Entrando ya en materia, he de decir que comprendo a los eternos detractores
de Jarrett, pero, a pesar de mis reservas respecto a algunos aspectos
de su obra y trayectoria, nunca seré uno de ellos. Debido a su vasta
producción y a la pléyade de pianistas interesantes que aparecen y
desaparecen por la escena internacional es muy común, incluso entre
sus incondicionales, dejar a un lado a Jarrett durante largas temporadas.

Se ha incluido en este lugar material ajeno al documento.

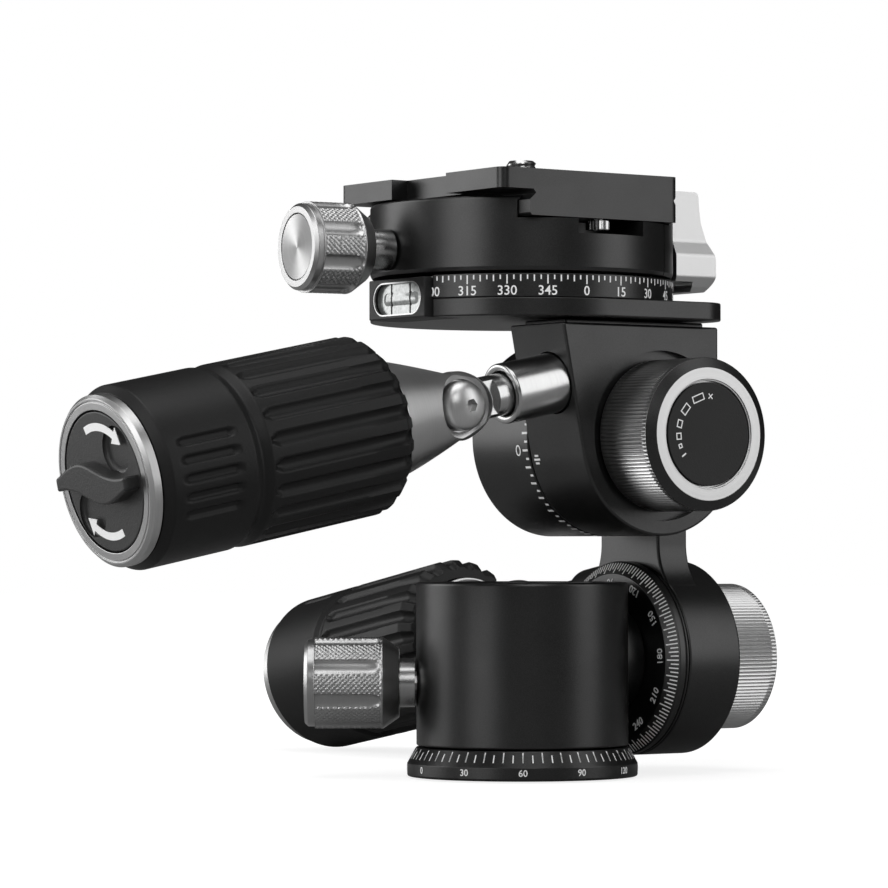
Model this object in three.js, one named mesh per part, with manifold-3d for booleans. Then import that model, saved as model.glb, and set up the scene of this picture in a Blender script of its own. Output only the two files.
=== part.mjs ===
// Two-axis worm-geared pan and tilt head with a panning quick-release clamp.
// Lengths are in millimetres and angles in degrees. +Z is up, the origin is the
// centre of the underside of the base, and -Y is the upper friction knob's side.
import * as THREE from "three";
import { mergeVertices } from "three/addons/utils/BufferGeometryUtils.js";
import Module from "manifold-3d";

const wasm = await Module();
wasm.setup();

const degree = Math.PI / 180;

// Facets of round pieces, and the teeth and thread of the worm drives
const wideSides = 30;
const middleSides = 18;
const smallSides = 10;
const arcSteps = 4;
const wheelTeeth = 24;
const threadTurns = 4;

// Clearances
const gap = 0.3;
const overrun = 1;

// Base flange, its spindle and the tripod thread
const flangeRadius = 23.7;
const flangeRim = 2.7;
const flangeHeight = 6;
const spindleRadius = 10;
const spindleShoulder = 27;
const spindleNeckRadius = 6;
const spindleTop = 33;
const spindleGrooveDepth = 1;
const spindleGrooveReach = 3.2;
const insertRadius = 6.8;
const insertHeight = 12;
const threadRadius = 4.1;
const retainerRadius = 12.6;
const retainerHeight = 4.2;

// Base housing, its hub and its top cover
const housingRadius = 21.8;
const housingTop = 39.8;
const housingRoof = 3;
const coverRadius = 17;
const coverThickness = 2.2;
const coverRecess = 0.4;
const hubRadius = 11.3;
const lowerAxisHeight = 23.7;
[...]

En mi caso, la última y única vez que escuché un piano solo de Jarrett
en directo fue en el Festival de Jazz de Madrid de 1988. Con este
Tokyo Solo, me he reencontrado con muchas sensaciones de
aquel concierto y, ahuyentando mis temores, con una obra si cabe más
consumada, más redonda y en la que el pianista ha eliminado elementos
superfluos de su antigua verborrea sobre las teclas, metamorfosis
que puede observarse desde su nocturno y soberbio The Melody at
Night, With You. La concepción del concierto sigue siendo, como
aquella noche de 1988, la de un espectáculo de música clásica: dos
partes a modo de suite y las consabidas propinas de corte más popular.
En esas dos partes, que son el corpus central y el verdadero terreno
para la retórica imaginativa del estadounidense, éste se explaya dando
rienda suelta a su ascendencia musical. De hecho, sus guiños a toda
la música clásica, al barroco y al romanticismo (el corte “1a”, por
ejemplo, recoge toda la herencia posterior a Chopin), más que guiños
son en realidad la expresión de una opción personal dentro de la Third
Stream. Nos encontramos ante un artista que improvisa en directo
ideas propias de la órbita clásica: algo así como si Schumann improvisase
en vivo una de sus sonatas y, una vez registrada, se ocupase entonces
de escribirla sobre el papel pautado. Su esquema organizador también
sigue siendo el mismo de antaño: toma una idea y comienza a dar vueltas
en torno a ella hasta sentirse cómodo y entonces la explorara hasta
sacarle todo el jugo posible, exponiendo para tal empresa todo su
catálogo de recursos. Y, aunque esa estructura un tanto lineal y previsible
es evidente en algunos temas (especialmente en “2e”), todavía hay
lugar a la sorpresa. Sirva de botón de muestra el tema “1c”, en el
que se disfraza de un Cecil Taylor que, sin embargo, acaricia el piano,
para desembocar en una canción romántica conmovedora. En “2d” un comienzo
ultraminimalista en el que apenas se muestran notas sueltas para establecer
intervalos llevan a Jarrett a quedarse en blanco y provocar la sonrisa
y complicidad del público, al que contesta con una elegía de corte
americano sublime. Los tres standards de propina merecen elogios superlativos:
cada nota encierra una cápsula de sentimientos y ninguna es superflua.
En fin, me alegro de haber vencido la pereza de volver a escuchar
al maestro en solitario. Me ha gustado todavía más que entonces.